A real time integrated modelling and control of modified pumped storage governor-PSS damping action for random renewable penetration

Abstract

The modern power system network is continuously being penetrated by asynchronous intermittent renewable generations like solar and wind sources. Also, hydro plants can be an integral part for future power generation along with pumped storage units, but their governors need to be modified to provide adequate damping torque. So, to meet these challenges a coordinated strategic control of a new two degree of freedom pumped storage hydro governor with power system stabilizer has been proposed here to damp rotor angle oscillations in power system. The modified governor can provide good regulation along with tracking of error signal and power system stabilizer is modified to provide fast response along with reduced transient and steady state error.

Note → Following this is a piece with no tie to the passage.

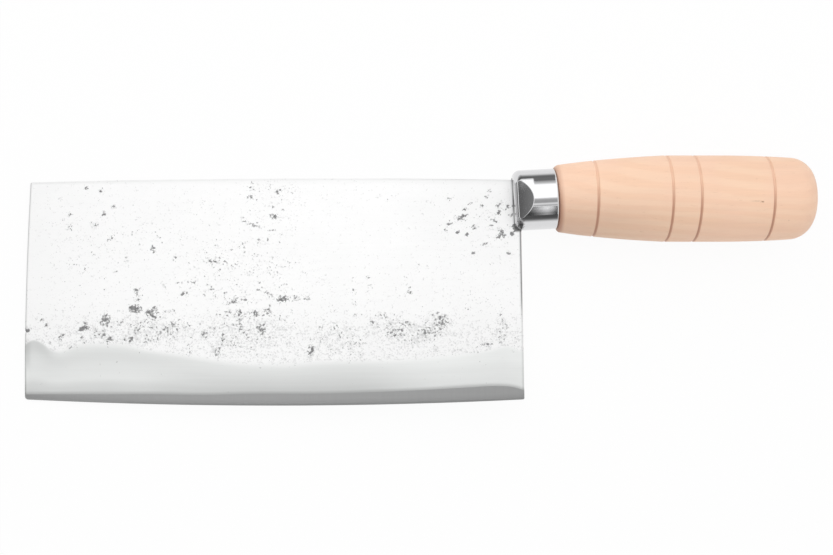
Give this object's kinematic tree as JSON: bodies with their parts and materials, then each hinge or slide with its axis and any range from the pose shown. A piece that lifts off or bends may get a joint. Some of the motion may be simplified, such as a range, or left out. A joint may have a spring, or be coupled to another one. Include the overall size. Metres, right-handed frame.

The proposed control action is optimally coordinated by a modified differential evolution with gray wolf optimizer algorithm. A two area four machine and 39 bus modified New England hydro dominated system have been taken in this work. Proposed controller's performance has been justified by different critical oscillatory conditions as random solar and wind penetrations with time and frequency analysis. These experimentations have been conducted in MATLAB Simulink and verified with real time simulation based in OPAL-RT 4510. For optimal coordination a multi objective function has been considered here including minimization of speed and real power deviation, undershoot and overshoot with settling time. This control action is simple, easy to implement, less costly and much efficient to damp oscillations and will enhance usability of existing hydro resources.